The lost world of Billy Graham

The mainstream to which [Billy] Graham and the Evangelicals of his day spoke to were more reachable because they shared a common culture, with a more or less common set of assumptions. Graham’s message echoed in the hearts and minds of Americans who heard it, even if they rejected it. You may not have responded favorably to Graham’s appeal, but you knew what he was talking about.

Today, not so much. Moreover, theological conservatism is highly contested even within Evangelicalism. On the one hand, among many, it has become thoroughly entwined with political conservatism, in a way that makes it toxic to many. Billy Graham avoided the Falwell-Robertson kind of political engagement, and after having been burned by his close association with Richard Nixon, made a special point of staying clear from politics. Today, though, it’s hard to disassociate the Evangelical “brand” from hardcore GOP activism.

On the other hand, theological liberals like Rachel Held Evans are pioneering an Evangelicalism that is Moralistic Therapeutic Deism as practiced by angry and emotive liberals. If Falwell Jr. and his followers are the Republican Party’s Aging Religious Auxiliary, then RHE’s people are Woke Low-Church Progressives At Prayer.
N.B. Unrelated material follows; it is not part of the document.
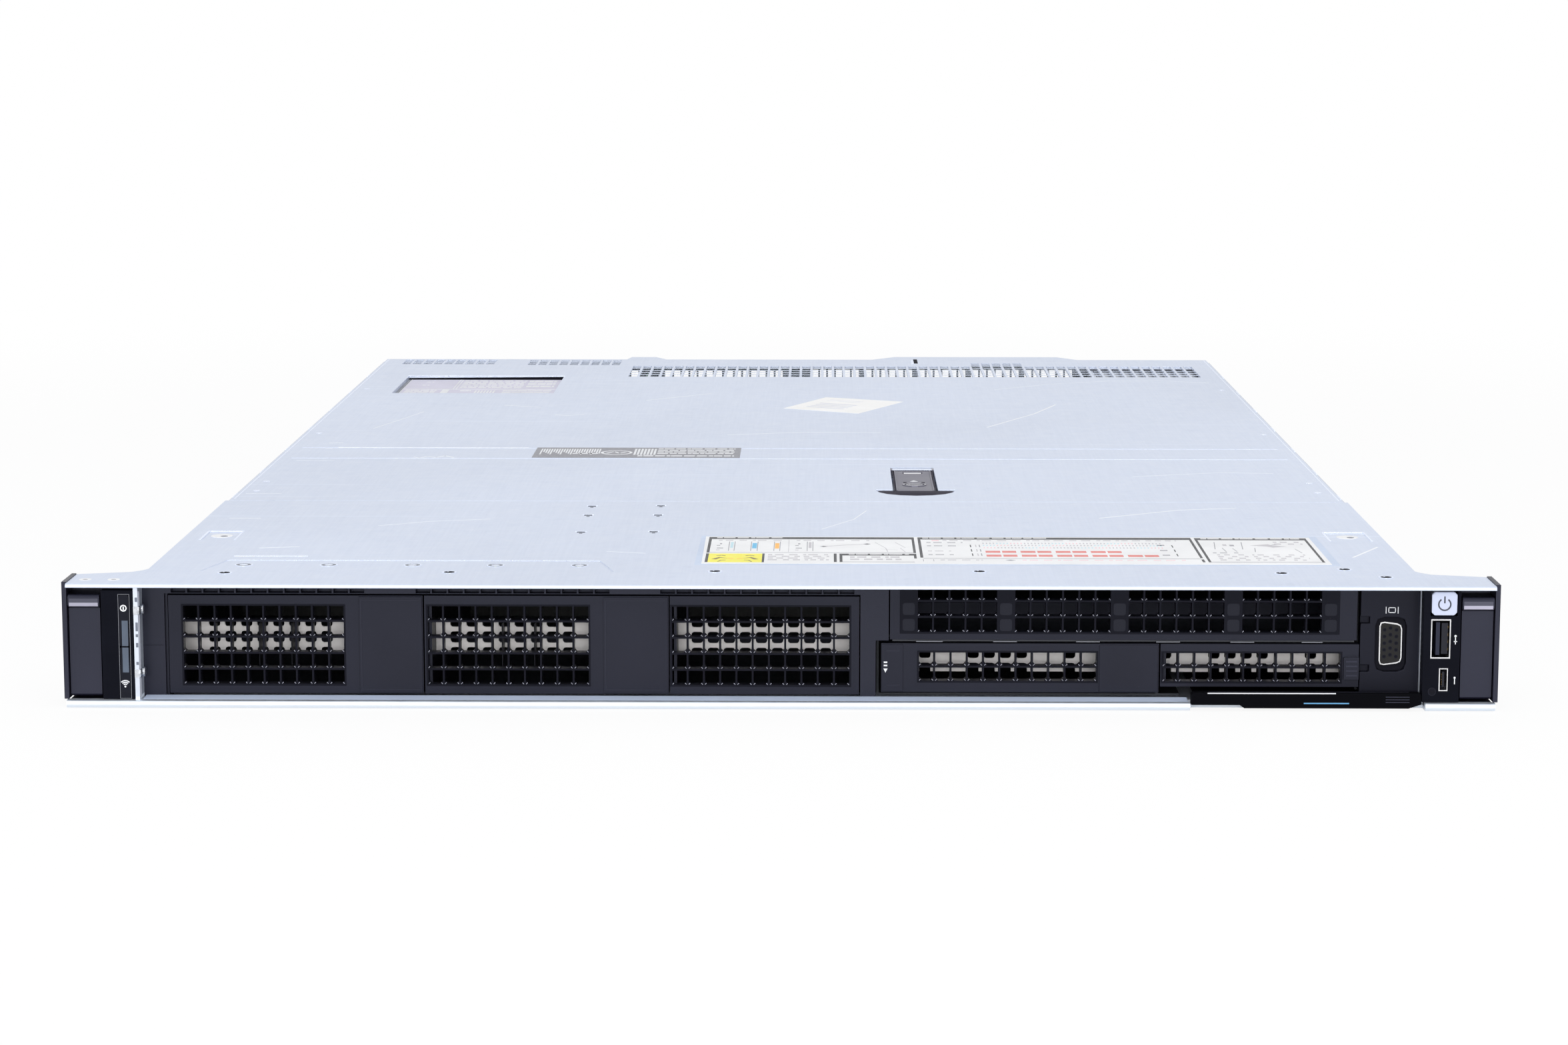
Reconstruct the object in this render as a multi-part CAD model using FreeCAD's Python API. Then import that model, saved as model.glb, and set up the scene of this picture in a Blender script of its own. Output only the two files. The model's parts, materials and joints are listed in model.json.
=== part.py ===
import FreeCAD, Part
import math
import os

# 1U rack server, drive-blank front, in millimetres.
# X runs across the front, Y runs from the front (-) to the rear (+), Z is up.
# Depths in this file are measured back from the front edge of the sheet-metal lips.

# ---- main sizes -------------------------------------------------------------
EAR_SPAN = 482.0        # across the rack ears
DRAWN_SPAN = 482.0      # span for which every position across is written below
ACROSS = EAR_SPAN / DRAWN_SPAN      # stretches all of them when the span changes
BODY_W = 434.0          # chassis, side to side
BODY_H = 42.8           # one rack unit less its running gap; top of the ear cheeks
TOP_Z = 42.5            # top of the cover and front panel sheets
FRONT_Y = -367.5        # front edge of the lips
TAIL_DEPTH = 735.0      # ends of the supply handles
HANDLE_L = 33.0         # supply handle, behind the case
PSU_PROUD = 2.0         # supply cases stand out of the rear wall
PSU_D1 = TAIL_DEPTH - HANDLE_L
REAR_DEPTH = PSU_D1 - PSU_PROUD     # outer face of the rear wall
FLOOR_T = 1.2           # chassis floor sheet
SIDE_T = 1.5            # chassis side sheet
CHEEK_T = 1.6           # cheek plates outside the ears
REAR_T = 1.2            # rear wall sheet
LID_T = 1.2             # cover and front top panel sheet
SEAM_DEPTH = 191.5      # joint between front top panel and cover
SEAM_GAP = 0.5
COVER_W = 431.0         # cover is a little narrower than the chassis
RUN_GAP = 0.3           # clearance between pieces that move past each other

HALF_W = BODY_W / 2
HALF_EAR = DRAWN_SPAN / 2
WALL_IN = HALF_W - SIDE_T
LID_Z = TOP_Z - LID_T

# ---- front bay --------------------------------------------------------------
BAY_DEPTH = 10.0        # bay faces stand this far behind the lips
LATTICE_T = 4.0         # depth of the moulded grilles
CELL_PITCH = 5.5        # grille cells, both ways
RIB_T = 0.65            # rib between two cells
BIG_Z0, BIG_Z1 = 3.3, 37.0
SMALL_Z0, SMALL_Z1 = 4.2, 21.0
TAG_Z0, TAG_Z1 = 0.8, 6.0
BLANK5_Z0 = TAG_Z1 + RUN_GAP
SHELF_Z0, SHELF_Z1 = 21.3, 22.0
FILLER_Z0, FILLER_Z1 = 22.3, 41.0
TOP_ROW_Z0, TOP_ROW_Z1 = 37.5, 41.1
TOP_ROW_COLUMNS = 12
BLANK_LENGTH = 85.0     # how far a blank's side rails reach back
SCREEN_BACK = 12.0      # screen stands this far behind the grille
SCREEN_T = 0.8
SCREEN_HOLE = 3.9
BIG_SCREEN_H = 2 * CELL_PITCH
SMALL_SCREEN_H = 8.9
RAIL_IN = 1.2           # blank rails stand in from the edge of its face
RAIL_T = 1.0
PANEL_PROUD = 0.4
CAGE_D0, CAGE_D1 = 20.0, 165.0
CAGE_T = 1.0
CAGE_FLOOR_T = 0.8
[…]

I find myself thinking about that meeting of Catholic conservative thinkers and academics at which I was present a few years back — in particular the stark differences between the world that older Catholics see, and younger ones see. The older ones were working from a cultural framework that presumed a certain commonality, and the efficaciousness of rationality within that shared set of assumptions. The younger ones kept pointing out that that world is gone. What (in my view) they were talking about is two very different Catholic churches, though the division isn’t precisely like that of Evangelicals. The Catholic “conservatives” (a more precise term: the orthodox) still believe in the teaching authority of the Roman Catholic Church. The contemporary Catholic progressives believe in the primacy of their own consciences — and in their right to baptize as “Catholic” whatever they happen to believe.

How a church like that holds together, I don’t know. I bring it up here simply to point out that American popular culture strongly catechizes contemporary Americans toward the progressivist way of thinking. If you are going to be a theologically orthodox Catholic, you are going to have to be consciously and forcefully countercultural in all things.